Operators allow for something interesting to happen. Previously, we had \(T: V\rightarrow W\) and its adjoint \(T^*:W \rightarrow V\). They could never be the same: one goes from \(V\) to \(W\), and the other goes back from \(W\) to \(V\). However, in the operator case, where we map back into the same vector space, a new possibility appears: it may happen that

\(T = T^*\)

But what would that mean? Since there is only one vector space, we may no longer need to adapt our “measurements” of vectors, that is, our covectors. We do not need to pull back covectors from the output space to the input space, because the input and output spaces are the same. In our earlier machine learning analogy, the parameters of the model and its output live in the same space. Applying the transformation to the object being measured has the same effect as applying it to the object doing the measuring.

Our earlier equality therefore becomes:

\(\langle T(\mathbf{v}), \mathbf{w} \rangle_{W} = \langle \mathbf{v}, T(\mathbf{w}) \rangle_{V}\)

The geometry of the output space now matches the geometry of the input space. We have geometric symmetry. This means there is no hidden asymmetry between cause and effect, no imbalance between which input variables influence the output and how. When \(T=T^*\) (which can only occur for operators), we call the corresponding linear transformation self-adjoint.

Formally:

An operator \(T \in \mathcal{L}(V)\) is called self-adjoint if \(T = T^*\).

These linear transformations are among the most important in linear algebra. They possess powerful properties and have many important applications, which we will explore in the following chapters.

Symmetric Matrices

The matrix representation of a self-adjoint transformation is quite simple. Given an orthonormal basis, the matrix representation of a linear operator is an \(n \times n\) matrix \(A\). The matrix representing the adjoint operator is then \(A^{\top}\).

A linear transformation is self-adjoint if \(T=T^*\), which means that its matrix representation satisfies

\(A = A^{\top}\)

A matrix with this property is called symmetric and we denote it by the special lettter \(S\). The name is well chosen: the upper triangular part of the matrix is a mirror image of the lower triangular part, with the main diagonal acting as the mirror.

Example

\(S = \begin{bmatrix} 1 & 0 & 7 \\ 0 & 9 & 6 \\ 7 & 6 & 8 \end{bmatrix} = S^{\top}\)


Keep in mind that if the chosen basis isn’t orthonormal, the symmetric matrix looks a bit different, because in that case the adjoint is no longer just \(A^{\top}\).

Summary

  • We can measure vectors using linear functionals.
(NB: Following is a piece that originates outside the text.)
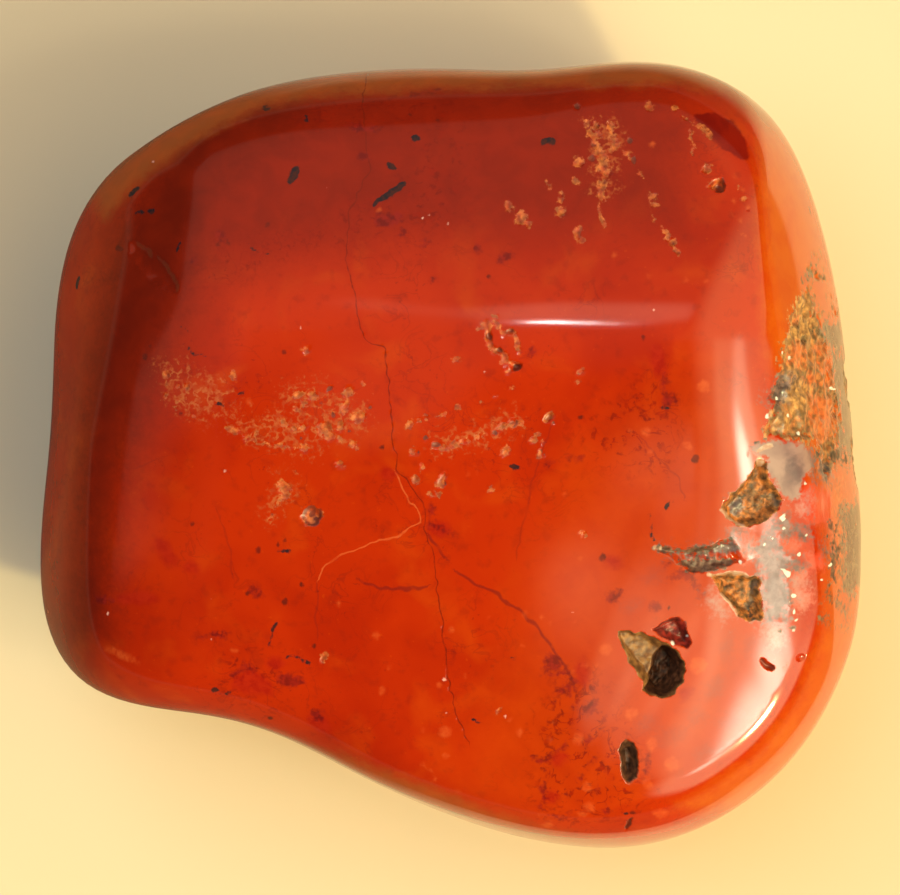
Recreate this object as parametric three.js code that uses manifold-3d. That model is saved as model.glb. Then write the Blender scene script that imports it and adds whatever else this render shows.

These are a special kind of linear transformation: they take a vector as input and return a single number.
  • Collecting all possible measurements, that is, all linear functionals on \(V\), into a single set gives us the dual space of \(V\). The elements of this space are called covectors.
  • Every vector space has a corresponding dual space. However, vectors and covectors are fundamentally different kinds of objects.
  • We define a dual basis for the dual space by tying it directly to a chosen basis of \(V\). Specifically, each \(\varphi_j\)​ is the linear functional on \(V\) that evaluates to \(1\) on its corresponding basis vector and to \(0\) on all others. This definition is chosen because it makes computations simple and clean.
  • The dual basis allows us to translate vectors into \(\mathbb{R}^n\); it constructs the coordinate representation. The original basis works in the opposite direction: it deconstructs coordinates back into vectors.
  • Linear transformations \(T\) act on vectors. Every linear transformation has a corresponding dual (or transpose) map \(T′\), which acts on covectors in a way that preserves consistency. While \(T\) maps vectors forward, \(T:V \rightarrow W\), the dual map pulls covectors back, \(T′:W′ \rightarrow V′\). Conceptually, it connects output measurements to the input variables that produced them.
  • The matrix representation of a linear transformation is \(A\). The matrix representation of the transpose map is \(A^{\top}\). The columns of \(A\) become the rows of \(A^{\top}\), and the rows of \(A\) become the columns of \(A^{\top}\). If \(A\) is an \(m \times n\) matrix, then \(A^{\top}\) is an \(n \times m\) matrix, the matrix is flipped across its main diagonal.
  • In general, the vector space and its dual space are different. However, with the help of an inner product, we can identify them. This allows us to move between vectors and covectors, transforming one into the other.
  • Our goal is often to determine which input variables are responsible for a specific output. For this, we need a map from \(W\) back to \(V\). The dual map alone is not sufficient, since it only relates covectors to covectors (\(W′ \rightarrow V\)′). Our variables live in \(V\), not in \(V′\). By transforming output vectors into covectors, applying the dual map, and then converting back to vectors, we obtain the map we are looking for. This map is called the adjoint, denoted \(T^*\). Every linear transformation has an adjoint, but it only exists once an inner product is chosen.
  • If \(T\) is an operator, that is, \(T:V \rightarrow V\), and \(T=T^*\), then \(T\) is called self-adjoint. In this case, the geometry of the output space matches the geometry of the input space, giving rise to geometric symmetry. The matrix representation of a self-adjoint operator is a symmetric matrix \(S\), satisfying \(S=S^{\top}\).